February 07, 2020 18:32 IST

'Tennis in India needs an energised injection to be infused. We need to attract lot more kids.'

Leander Paes in action against Ramkumar Ramanathan and Purav Raja in the doubles quarter-final at the Tata Open Maharashtra, in Pune on Thursday

IMAGE: Leander Paes in action against Ramkumar Ramanathan and Purav Raja in the doubles quarter-finals at the Tata Open Maharashtra, in Pune on Thursday. Photograph: ISL/Twitter

India needs people like Rahul Dravid and Pullela Gopichand, who have done an excellent job in producing young talent in their respective disciplines, for tennis to develop in the country, says Leander Paes.

 

Talking on the sidelines of the third edition of the Tata Open Maharashtra, the eight-time Grand Slam doubles champion said, “If I look at some of the past players of India who I have tremendous respect for… there are players like Rahul Dravid and Pullela Gopichand who have trained the younger generation to the highest level.”

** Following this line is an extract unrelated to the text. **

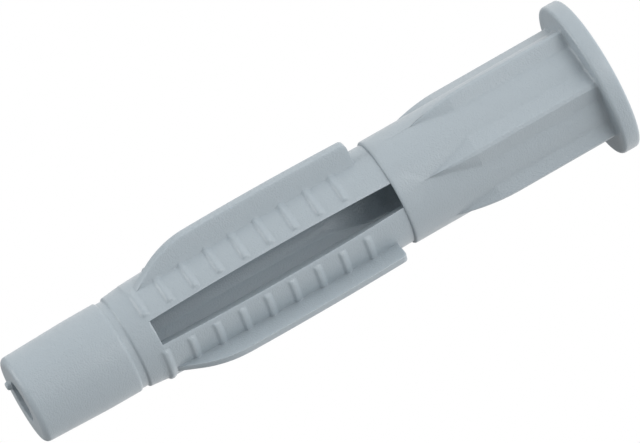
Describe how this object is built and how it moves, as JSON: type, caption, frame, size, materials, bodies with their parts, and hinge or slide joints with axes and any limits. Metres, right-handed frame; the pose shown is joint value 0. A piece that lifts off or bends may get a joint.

Gopichand, who won the All England badminton crown in 2001, has also produced two Olympic medallists for the country and despite lack of resources is currently nurturing badminton talent.

Former India cricket captain Dravid is doing a tremendous job in nurturing young talent post his retirement.

Paes feels tennis in India has to be reinvented like other sports to attract more kids.

 “We really need to reinvent tennis, because competition for sport in India is huge now with all the leagues, not just IPL (Indian Premier League). Table Tennis, boxing, wrestling, badminton, kabaddi are becoming huge in our country.

“Tennis in India needs an energised injection to be infused. We need to attract lot more kids. Nowadays so many distractions are there for them and sport and tennis is a great way to channelise them.”

The Kolkata-born 46-year-old, who made his last appearance at the Tata Open Maharashtra on Friday, is on his ‘One Last Roar’ tour this season. Partnering Australia's Matthew Ebden, tasted defeat in the doubles quarter-finals, losing to the Indian pair of Ramkumar Ramanathan and Purav Raja 2-6, 1-6.

Paes heaped praise on the Ramanathan-Raja combo, saying, “They were playing amazingly well with 85 per cent first serve win. That was unbelievable. They were on role; everything they touched there was gold.”